Global business. Another significant trend of recent years is the growth of international business in which an organization conducts its business around the globe and has employees from many different countries and cultures working together. Although cultural differences may be more difficult to recognize than language differences, the cultural differences may significantly shape what is considered acceptable performance and what is not. Supervisors and employees must attend to the effect cultural differences have on how work is accomplished and the implications for how individuals interact with one another. In addition, job requirements must be carefully differentiated from local customs that are followed despite actual job needs. For example, developing a relationship with a customer may be a requirement of the job; taking the customer to lunch may be a cultural expectation.
Technology. It is difficult to write anything concerning business in the 21st century without acknowledging the role of technology. Technology has significantly changed how many jobs are performed. Workers entering the workforce since the mid-1980s when the Internet became widely available have grown up with technology and are comfortable using it not only to perform their work but also to communicate with their colleagues, supervisors, and customers.
Change. Similarly, the workforce today has experienced radical changes in the workplace. These changes include what work is performed, how it is performed, and who (or what) performs it. Although employees may not be entirely comfortable with the nature and pace of change, most have adapted to it. In many cases, these workers have come to expect change in their work as a natural course of events.
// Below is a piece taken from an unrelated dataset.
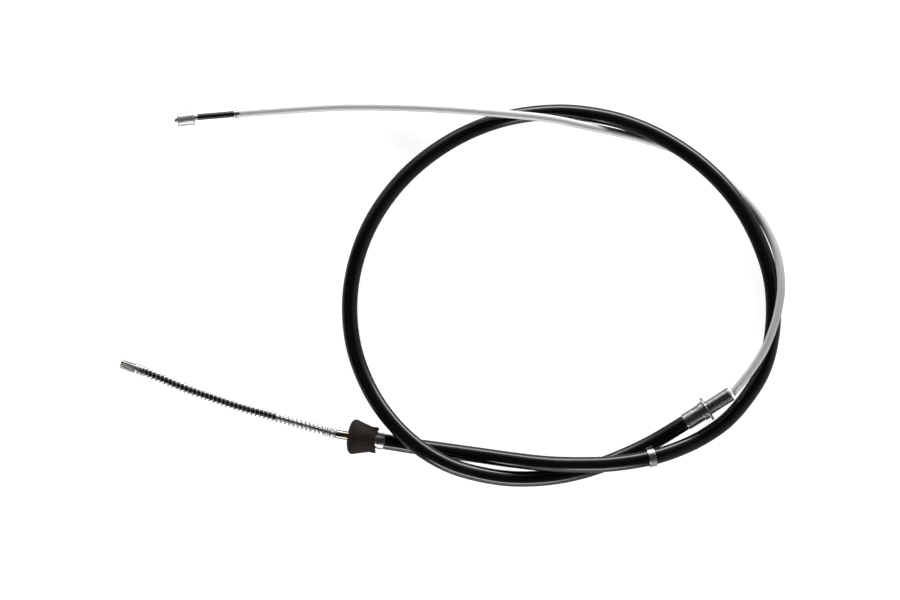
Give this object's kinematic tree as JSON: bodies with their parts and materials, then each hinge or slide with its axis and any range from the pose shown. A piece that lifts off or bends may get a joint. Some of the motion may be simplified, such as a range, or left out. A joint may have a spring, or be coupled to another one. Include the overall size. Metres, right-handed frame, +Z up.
{
  "type": "parking brake cable",
  "caption": "Rear parking brake cable: sheathed conduit with return spring, rubber grommet, flanged ferrule, coated wire and barrel nipple, lying in a loose loop.",
  "frame": {"origin": "on the surface the cable lies on, under the middle of its outline", "axes": "+X from the free ends towards the far side of the loop, along the longest extent; +Y from the spring side towards the barrel nipple side; +Z up"},
  "size_m": [0.3828, 0.2205, 0.0202],
  "materials": {
    "zinc_steel": "zinc plated, satin",
    "spring_steel": "bright zinc plated spring wire",
    "wire_rope": "stranded galvanised wire",
    "bright_steel": "bright zinc plated",
    "grommet_rubber": "matte",
    "black_jacket": "glossy extruded",
    "black_sleeve": "satin shrink sleeve",
    "pale_coating": "satin extruded",
    "white_bush": "satin"
  },
  "bodies": {
    "conduit": {"conduit_jacket": "black_jacket", "conduit_armour": "wire_rope", "conduit_liner": "white_bush", "inner_wire": "wire_rope", "wire_coating": "pale_coating", "return_spring": "spring_steel", "spring_seat_washer": "zinc_steel", "guide_tube": "zinc_steel", "rubber_grommet": "grommet_rubber", "brake_end_ferrule": "bright_steel", "marker_band": "bright_steel", "lever_end_ferrule": "bright_steel", "lever_end_flange": "bright_steel", "lever_end_guide_tube": "bright_steel", "lever_end_bush": "white_bush"},
    "lever_end": {"lever_end_nipple": "bright_steel", "lever_end_sleeve": "black_sleeve", "coating_end_collar": "bright_steel"},
    "brake_end": {"brake_end_nipple": "zinc_steel", "brake_end_wire_sleeve": "black_sleeve"}
  },
  "joints": [
    {"name": "lever_pull", "type": "slide", "parent": "conduit", "child": "lever_end", "axis": [-0.9938, -0.109, 0.022], "range_m": [0, 0.03], "stiffness_N_per_m": 800, "deforming": ["wire_coating", "inner_wire"]},
    {"name": "brake_travel", "type": "slide", "parent": "conduit", "child": "brake_end", "axis": [0.9513, -0.3051, 0.045], "range_m": [0, 0.03], "deforming": ["return_spring", "inner_wire"]}
  ],
  "couplings": [
    {"joint": "brake_travel", "follows": "lever_pull", "ratio": 1}
  ]
}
The likelihood of change in the worker’s career is also very high. It seems rare today for someone to retire from a company with forty years of service. Although workers today may not expect to make a great many personal career changes, the reality is that many will have large numbers of jobs and several careers in their lifetimes. In some cases, these changes will be forced upon them; in others, they may be seeking different kinds of work and rewards or attempting to develop new skills.